Nul passage par le purgatoire vu que l’on plonge directement vers les flammes éternelles, c’est d’ailleurs comme cela que s’ouvre cet opus (via « I. Opening – Queen Of The Void ») avec un clavier particulièrement angoissant où se mêle au loin le bruit du vent et des loups, histoire de signifier qu’une personne vient de passer de vie à trépas et qu’une cérémonie sataniste se prépare quelque part. Quand elle démarre c’est à un voile de guitare tout en reverb’ et opaque auquel on a affaire, ainsi qu’à un chant possédé qui donne la sensation de débiter des incantations au fond d’une grotte enfumée, le tout avec un rythme majoritairement lent mais suffisamment habile pour proposer de légères variations afin de ne pas risquer de s’endormir. Car avec des morceaux qui pour la plupart s’étirent de façon très (voire trop) prolongée le risque est grand de piquer un roupillon, même si on n’est pas dans du Funeral Doom et que le côté très cru de l’ensemble ajoute du charme aux compos, comme avec « II. Initiation – Lustful Witchcraft » qui se montre encore plus dépouillée. Ici ça crépite lors de l’introduction afin de mieux faire ressentir la damnation éternelle même si on a l’impression qu’au niveau des riffs comme de la batterie que cela ressemble étrangement à ce qui a été proposé auparavant. Ce point de vue va d’ailleurs être une constante, d’où la difficulté à faire ressortir de cette masse grouillante un passage ou un titre complet plus qu’un autre, mais heureusement les gars ont là-aussi ajouté quelques petites subtilités pour de ne pas tomber dans la redondance. On peut entendre notamment quelques chœurs religieux sur le stable et homogène « III. Blessing – Anointed Under A Burning Throne » ou des voix féminines inquiétantes sur « VI. Offering – Solar Dark God » qui semblent préparer à l’instant crucial du sacrifice, tout en conservant une rythmique bridée et un côté hallucinatoire.

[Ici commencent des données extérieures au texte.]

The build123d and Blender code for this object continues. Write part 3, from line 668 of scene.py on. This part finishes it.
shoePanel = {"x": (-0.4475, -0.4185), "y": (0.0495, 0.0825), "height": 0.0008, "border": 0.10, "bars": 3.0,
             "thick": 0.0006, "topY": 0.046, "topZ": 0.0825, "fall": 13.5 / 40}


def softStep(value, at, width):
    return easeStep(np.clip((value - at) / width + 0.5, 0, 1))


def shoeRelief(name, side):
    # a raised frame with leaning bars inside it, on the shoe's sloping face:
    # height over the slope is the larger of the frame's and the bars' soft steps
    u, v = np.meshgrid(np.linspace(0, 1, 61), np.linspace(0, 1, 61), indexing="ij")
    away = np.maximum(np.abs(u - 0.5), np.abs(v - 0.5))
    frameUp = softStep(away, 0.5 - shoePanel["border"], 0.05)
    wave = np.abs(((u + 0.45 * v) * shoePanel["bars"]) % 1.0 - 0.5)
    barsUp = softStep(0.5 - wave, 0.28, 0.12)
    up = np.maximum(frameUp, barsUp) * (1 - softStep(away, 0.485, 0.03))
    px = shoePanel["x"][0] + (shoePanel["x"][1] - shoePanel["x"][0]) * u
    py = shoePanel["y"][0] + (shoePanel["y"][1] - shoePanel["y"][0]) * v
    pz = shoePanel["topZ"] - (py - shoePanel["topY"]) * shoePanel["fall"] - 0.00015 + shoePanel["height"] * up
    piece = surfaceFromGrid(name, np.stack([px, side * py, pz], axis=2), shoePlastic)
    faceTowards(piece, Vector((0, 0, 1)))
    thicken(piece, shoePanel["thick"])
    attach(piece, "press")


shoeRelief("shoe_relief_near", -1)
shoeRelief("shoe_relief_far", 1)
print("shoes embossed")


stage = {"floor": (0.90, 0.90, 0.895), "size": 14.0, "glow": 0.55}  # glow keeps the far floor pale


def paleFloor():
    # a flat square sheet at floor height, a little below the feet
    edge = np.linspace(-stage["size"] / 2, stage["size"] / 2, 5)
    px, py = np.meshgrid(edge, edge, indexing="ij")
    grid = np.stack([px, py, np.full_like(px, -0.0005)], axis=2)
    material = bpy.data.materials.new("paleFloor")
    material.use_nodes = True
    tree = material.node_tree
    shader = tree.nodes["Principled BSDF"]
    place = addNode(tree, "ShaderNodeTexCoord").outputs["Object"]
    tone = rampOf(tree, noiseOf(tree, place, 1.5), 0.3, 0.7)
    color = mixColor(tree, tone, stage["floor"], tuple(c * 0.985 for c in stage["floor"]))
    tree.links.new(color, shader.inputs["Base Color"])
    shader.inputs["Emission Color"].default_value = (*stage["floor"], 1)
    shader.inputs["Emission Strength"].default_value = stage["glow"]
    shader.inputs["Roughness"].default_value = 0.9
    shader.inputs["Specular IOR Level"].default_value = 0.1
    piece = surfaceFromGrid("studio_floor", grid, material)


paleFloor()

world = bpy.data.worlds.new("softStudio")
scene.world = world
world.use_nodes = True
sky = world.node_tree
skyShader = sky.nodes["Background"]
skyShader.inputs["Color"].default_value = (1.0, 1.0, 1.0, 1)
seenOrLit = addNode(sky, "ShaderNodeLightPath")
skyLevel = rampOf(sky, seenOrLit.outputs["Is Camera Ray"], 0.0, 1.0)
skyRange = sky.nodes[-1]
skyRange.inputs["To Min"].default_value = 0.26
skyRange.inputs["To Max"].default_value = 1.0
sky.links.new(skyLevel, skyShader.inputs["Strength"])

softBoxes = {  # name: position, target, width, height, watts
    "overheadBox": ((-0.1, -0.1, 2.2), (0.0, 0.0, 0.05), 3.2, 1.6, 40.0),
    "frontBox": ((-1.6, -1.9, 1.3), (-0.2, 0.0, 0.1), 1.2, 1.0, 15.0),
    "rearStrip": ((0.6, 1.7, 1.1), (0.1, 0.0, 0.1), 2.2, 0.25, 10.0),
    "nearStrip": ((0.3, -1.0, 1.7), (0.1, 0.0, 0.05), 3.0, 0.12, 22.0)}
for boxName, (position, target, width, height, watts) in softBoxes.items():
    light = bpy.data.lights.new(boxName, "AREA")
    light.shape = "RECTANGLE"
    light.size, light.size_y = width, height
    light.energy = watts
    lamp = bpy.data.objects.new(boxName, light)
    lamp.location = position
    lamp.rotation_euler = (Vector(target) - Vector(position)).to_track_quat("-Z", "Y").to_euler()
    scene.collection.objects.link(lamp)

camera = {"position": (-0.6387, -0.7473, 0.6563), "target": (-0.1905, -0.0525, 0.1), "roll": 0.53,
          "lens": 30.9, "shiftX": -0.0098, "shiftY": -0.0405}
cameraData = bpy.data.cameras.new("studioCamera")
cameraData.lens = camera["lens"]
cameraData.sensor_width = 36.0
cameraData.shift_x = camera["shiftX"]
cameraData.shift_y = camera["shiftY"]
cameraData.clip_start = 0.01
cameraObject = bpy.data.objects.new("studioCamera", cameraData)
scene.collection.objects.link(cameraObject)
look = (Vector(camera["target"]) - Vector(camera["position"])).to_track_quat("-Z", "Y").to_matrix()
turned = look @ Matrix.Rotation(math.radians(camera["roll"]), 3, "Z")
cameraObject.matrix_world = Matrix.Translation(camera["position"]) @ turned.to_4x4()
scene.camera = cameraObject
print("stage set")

Cependant quand les texans se décident à raccourcir leur propos curieusement le tempo va avoir tendance à légèrement s’emballer et à se laisser aller, comme sur la fin de « IV. Evocation – King Of Thaumiel » où ça tabasse modérément tout en restant relativement sobre (on n’est pas non plus dans du Death Brutal). Cela s’entend également durant les moments hypnotiques de « V. Prayer – Draconian Witchblood » qui sont complétés par un riffing froid et coupant et à l’énergie contagieuse, dont semblent s’imprégner les disciples participants aux rituels. Avec des plages certes ressemblantes mais séparées et nommées tels les chapitres d’un vieux grimoire et indépendants les uns des autres, les américains ont pris le parti de jouer sur la chronologie des évènements jusqu’à son aboutissement final. Cela intervient via le surprenant et apaisant « IX. Transformation – Altar Of Scorpions », où les nappes de synthétiques portent l’ensemble et amènent un côté apaisant comme pour montrer que tout est terminé, et que le processus est arrivé à son terme.
Malgré toute la meilleure volonté de ses créateurs il va falloir du temps et de la patience pour appréhender leur œuvre, vu que tout écouter d’une seule traite est particulièrement éprouvant à la fois pour les oreilles comme pour la tête, tant le minimalisme assumé et répétitif est sur certains aspects particulièrement déroutant et difficile à appréhender. Si à une époque pas si lointaine on brûlait les disques de Rock’N Roll nul doute que la possession de ce « Trident Of Tartarean Gateways » aurait valu les mêmes ennuis à celui qui le possède, et qu’il risque de faire causer encore aujourd’hui dans l’Etat d’origine de ses géniteurs. En tout cas grâce à eux il est prouvé que le Diable existe toujours et qu’il a de beaux jours devant lui tant l’écoute de cette galette inclassable permet de vivre une expérience sensorielle et psychologique unique, et dont on ne ressort pas indemne. Cependant pas besoin ici de paradis artificiels ni de sociétés secrètes pour être emmené très loin dans l’esprit et le religieux, même si l’imperméabilité de cette torture auditive rendra difficile le retour à la réalité vu qu’on aura eu fortement l’impression d’avoir vécu une épreuve à mi-chemin entre la vie et la mort, corporelle comme spirituelle, mais dans tous les cas authentique à 100 %.